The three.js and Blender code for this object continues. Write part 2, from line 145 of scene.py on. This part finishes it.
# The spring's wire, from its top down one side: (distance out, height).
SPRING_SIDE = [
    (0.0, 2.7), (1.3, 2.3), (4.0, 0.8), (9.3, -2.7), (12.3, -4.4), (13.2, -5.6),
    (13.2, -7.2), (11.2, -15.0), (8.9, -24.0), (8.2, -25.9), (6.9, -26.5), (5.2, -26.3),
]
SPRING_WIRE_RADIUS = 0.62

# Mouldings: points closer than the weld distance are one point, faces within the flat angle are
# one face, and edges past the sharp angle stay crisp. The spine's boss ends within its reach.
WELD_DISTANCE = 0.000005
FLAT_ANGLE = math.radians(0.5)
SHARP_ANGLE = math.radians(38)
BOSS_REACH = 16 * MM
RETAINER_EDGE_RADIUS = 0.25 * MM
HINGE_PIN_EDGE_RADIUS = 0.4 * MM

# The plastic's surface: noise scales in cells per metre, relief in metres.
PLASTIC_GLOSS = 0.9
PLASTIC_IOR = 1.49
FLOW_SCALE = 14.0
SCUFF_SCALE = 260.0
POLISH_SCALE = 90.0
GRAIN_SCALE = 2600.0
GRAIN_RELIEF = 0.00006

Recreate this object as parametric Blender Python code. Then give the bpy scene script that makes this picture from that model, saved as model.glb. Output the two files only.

Problem details: Every entry must be quoted exactly as it appears above.

Answer for this exercise:
The three.js and Blender code for this object continues. Write part 2, from line 145 of scene.py on. This part finishes it.
# The spring's wire, from its top down one side: (distance out, height).
SPRING_SIDE = [
    (0.0, 2.7), (1.3, 2.3), (4.0, 0.8), (9.3, -2.7), (12.3, -4.4), (13.2, -5.6),
    (13.2, -7.2), (11.2, -15.0), (8.9, -24.0), (8.2, -25.9), (6.9, -26.5), (5.2, -26.3),
]
SPRING_WIRE_RADIUS = 0.62

# Mouldings: points closer than the weld distance are one point, faces within the flat angle are
# one face, and edges past the sharp angle stay crisp. The spine's boss ends within its reach.
WELD_DISTANCE = 0.000005
FLAT_ANGLE = math.radians(0.5)
SHARP_ANGLE = math.radians(38)
BOSS_REACH = 16 * MM
RETAINER_EDGE_RADIUS = 0.25 * MM
HINGE_PIN_EDGE_RADIUS = 0.4 * MM

# The plastic's surface: noise scales in cells per metre, relief in metres.
PLASTIC_GLOSS = 0.9
PLASTIC_IOR = 1.49
FLOW_SCALE = 14.0
SCUFF_SCALE = 260.0
POLISH_SCALE = 90.0
GRAIN_SCALE = 2600.0
GRAIN_RELIEF = 0.00006

Recreate this object as parametric Blender Python code. Then give the bpy scene script that makes this picture from that model, saved as model.glb. Output the two files only.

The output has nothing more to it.